Quando un personaggio può dirsi riuscito in un noir, ancor più che in qualsiasi altro genere?

Non esiste formula magica, io credo. E il noir non è diverso da qualsiasi altro genere letterario. Il personaggio deve essere verosimile, ossia simile al vero; le sue azioni e i suoi pensieri, plausibili. Aborro il grottesco, non ho simpatia per gli espedienti di personalizzazione e caratterizzazione. Intendo dire: “un certo modo” di bere il caffè, di guidare lo scooter, di impugnare il telefono, eccetera. Anche se questo può suscitare simpatia, condurre a identificazioni col vincente di turno.

A chi si è ispirato per i suoi personaggi?

Oh, i personaggi. Riporto quel che ha scritto Antonio Tabucchi nella postfazione al suo Sostiene Pereira: non è lo scrittore che sceglie i personaggi, sono loro che lo vanno a trovare.

Georges Simenon in Francia ha saputo contaminare il giallo con le peculiarità del suo paese e della sua cultura. C’è uno scrittore italiano che sta compiendo un percorso simile?

Mi piacerebbe dire sì, ma la risposta è negativa. Intanto, la parte qualitativamente più significativa della produzione di Simenon non è il giallo di Maigret ma i meravigliosi romanzi di ambientazione noir.
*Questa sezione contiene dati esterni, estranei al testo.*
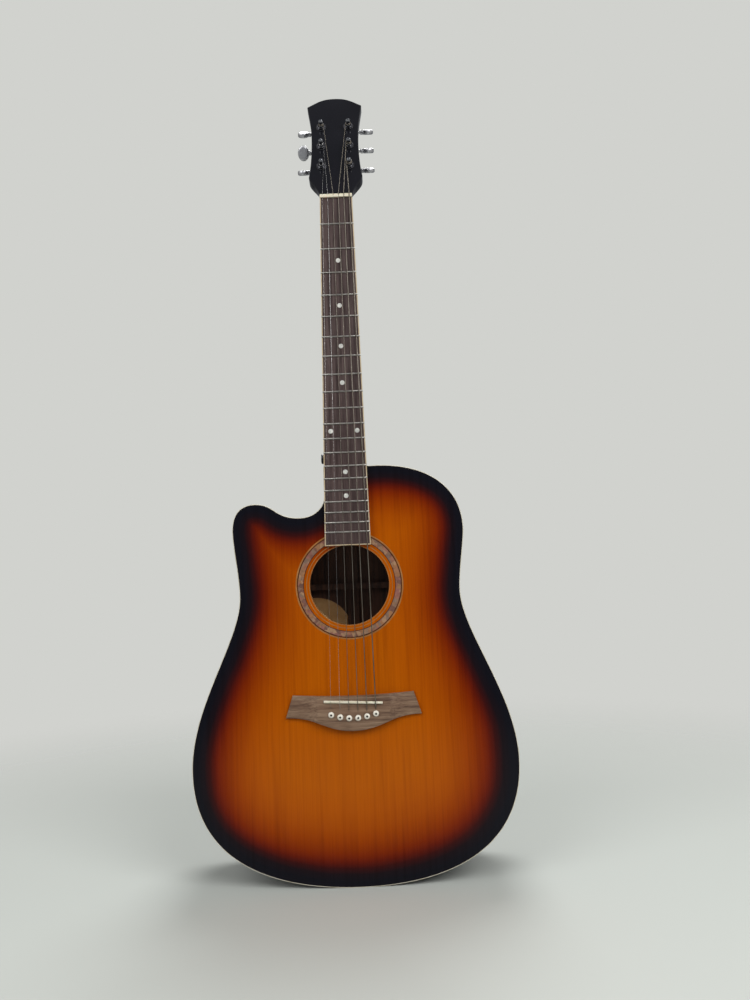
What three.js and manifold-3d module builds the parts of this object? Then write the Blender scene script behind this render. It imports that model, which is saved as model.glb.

Non condivido il termine “contaminare”. Tutti i romanzieri permeano della cultura dei loro paesi gli scritti, non può essere diversamente, se l’operazione letteraria è onesta e genuina. In particolare, quelli italiani, di gialli o no, esprimono il valore aggiunto delle culture regionali, spesso così diversamente connotate le une dalle altre.

Il giallista più conosciuto in Italia è Andrea Camilleri, celebre ideatore del commissario Montalbano. Guarda gli episodi in TV, legge i suoi libri? Che cosa pensa di questo scrittore?

Guardo la TV con moderazione e seguo Montalbano che è spesso l’unica risorsa possibile della serata televisiva. Trovo il personaggio, a questo punto, un po’ consunto dall’abuso e spesso ridotti a macchietta i co-protagonisti. Trovo francamente urticante il ricorso al deus ex machina della mafia come elemento risolutivo delle vicende più intricate. A un certo punto vengono fuori le entità di Sinagra e Cuffaro e tutto torna. Non di meno, il maestro ha il primato indiscusso di aver portato alla massima estensione possibile la contaminazione linguistica dell’italiano con un dialetto-non dialetto. L’intuizione gaddiana ha trovato attuazione piena e ampio respiro nell’officina di Camilleri.